3. The Special Officer, in 1981, issued notice to re-open the question of determination of excess land. The petitioner objected to the re-opening of the question, on the ground of earlier orders declaring the lands outside the scope of the Act. Overlooking the objections, the Special Officer determined the excess land at 1, 62, 625-00 Sq.Mts., by an order dated 24-11-1984, which was confirmed by the appellate authority on 27-6-1985. Challenging the same, the present writ petition was filed.

4. Sri Gopal Reddy, learned counsel for the petitioner, relying upon the decision of the Supreme Court in Smt. Atia Mohammadi Begum v. State of U.P., , contends that the character of the land cannot be changed on the basis of the coming into force of the Master Plan subsequent to the date of the enactment. We do not agree.

5. The Act came into force from 17-2-1976. The definition of ‘Urban Land’ Under Section 2 (o) of the Act, no doubt excludes lands which are mainly used for the purpose of agriculture. A ‘vacant land’ is defined by Section 2 (q) of the Act as land not being land mainly used for purpose of agriculture, in an urban agglomeration. Section 3 of the Act enjoins that with effect from the date of the commencement of the Act, no person shall be entitled to hold vacant land in excess of the ceiling limit. In respect of city of Hyderabad the ceiling limit fixed is 1000 Sq.Mts. The land which was certified to be an agricultural land, when the Act came into force, could not continue to retain its identity as agricultural land even after its user was changed. It would not be treated as urban land so long as it was mainly used for the purpose of agriculture. When once the user was changed, it would become automatically vacant land within the meaning of Section 2 (q) of the Act. Under Section 6 of the Act every person holding land in excess of the ceiling limit at the commencement of the Act, is obliged to file a statement giving particulars of all vacant lands held by him. Clause (ii) of the Explanation to Section 6 of the Act says that the “commencement of the Act” means,-

” where any land, not being vacant land situated in a State in which this Act is in force has become vacant land by any reason whatsoever, the date on which such land becomes vacant land;”

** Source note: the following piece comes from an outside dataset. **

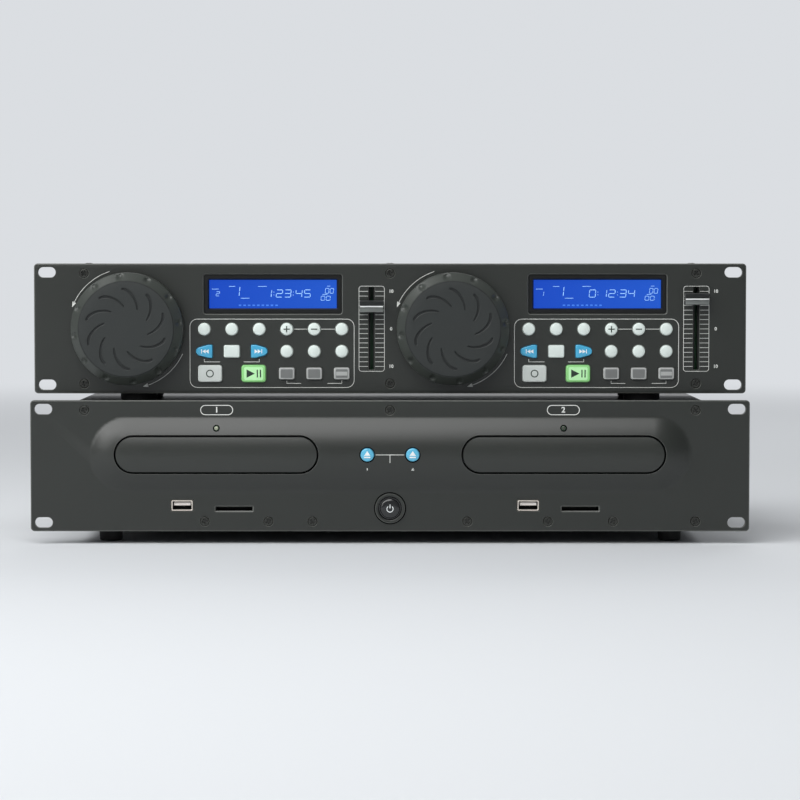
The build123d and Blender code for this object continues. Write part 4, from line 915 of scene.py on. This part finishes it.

6. By virtue of the above Explanation, when the land in question ceased to be an agricultural land it assumed the character of vacant land and therefore the owner was under a legal obligation to make a declaration Under Section 6 of the Act. There is no dispute regarding the fact that the entire land was divided into small plots of 300 Sq.Mts. each and sold to several persons. From the nature of the use to which the land was put, there can be no doubt that it ceased to be an agricultural land.

7. The decision in Smt. Atia Mohammadi Begum’s case, , relied upon by the counsel for the petitioner is not in point. In that case the agricultural land continued to retain its character as agricultural land before and subsequent to the coming into force of the Master Plan. There was no change of user after the Master Plan came into force. It was continued to be used for the purpose of agriculture. Therefore it was held by the Supreme Court that
“… determination of the area of vacant land in excess of the ceiling limit under the Act is to be made with reference to the date of commencement of the Act and the right and liability of the holder of the land for this purpose under the Act crystalises on the date of commencement of the Act unaffected by any subsequent events. The scheme of the Act supports the construction that the aforesaid explanation (C) means that if the land has been specified in the master plan existing at the time of commencement of the Act for a purpose other than agriculture, then the land shall not be deemed to be mainly used for the purpose of agriculture by virtue of the Explanation and not if the land is specified in a master plan prepared after the commencement of the Act…”

The aforesaid observations are of no assistance to the petitioner herein. Neither the question of change of user nor Clasue (ii) of the Explanation to Section 6 of the Act fell for consideration in the above case before the Supreme Court.

8. An attempt was made by the learned counsel for the petitioner to press into service Section 15 of the Act, which speaks about ceiling limit on future acquisition by inheritance, bequest or by sale in execution of decrees, etc., contending that the petitioner did not fall within the ambit of Section 15 of the Act and therefore there could be no determination of ceiling limit with respect to the petitioner’s land. The contention is untenable. The authorities have reopened the matter not Under Section 15 of the Act, but due to the change of user, which inevitably attracts Clause (ii) of the Explanation to Section 6(1) read with Sections 2 (q) and 2 (p) of the Act. We therefore reject the contention.

9. For the aforesaid reasons the writ petition fails and accordingly it is dismissed. No costs.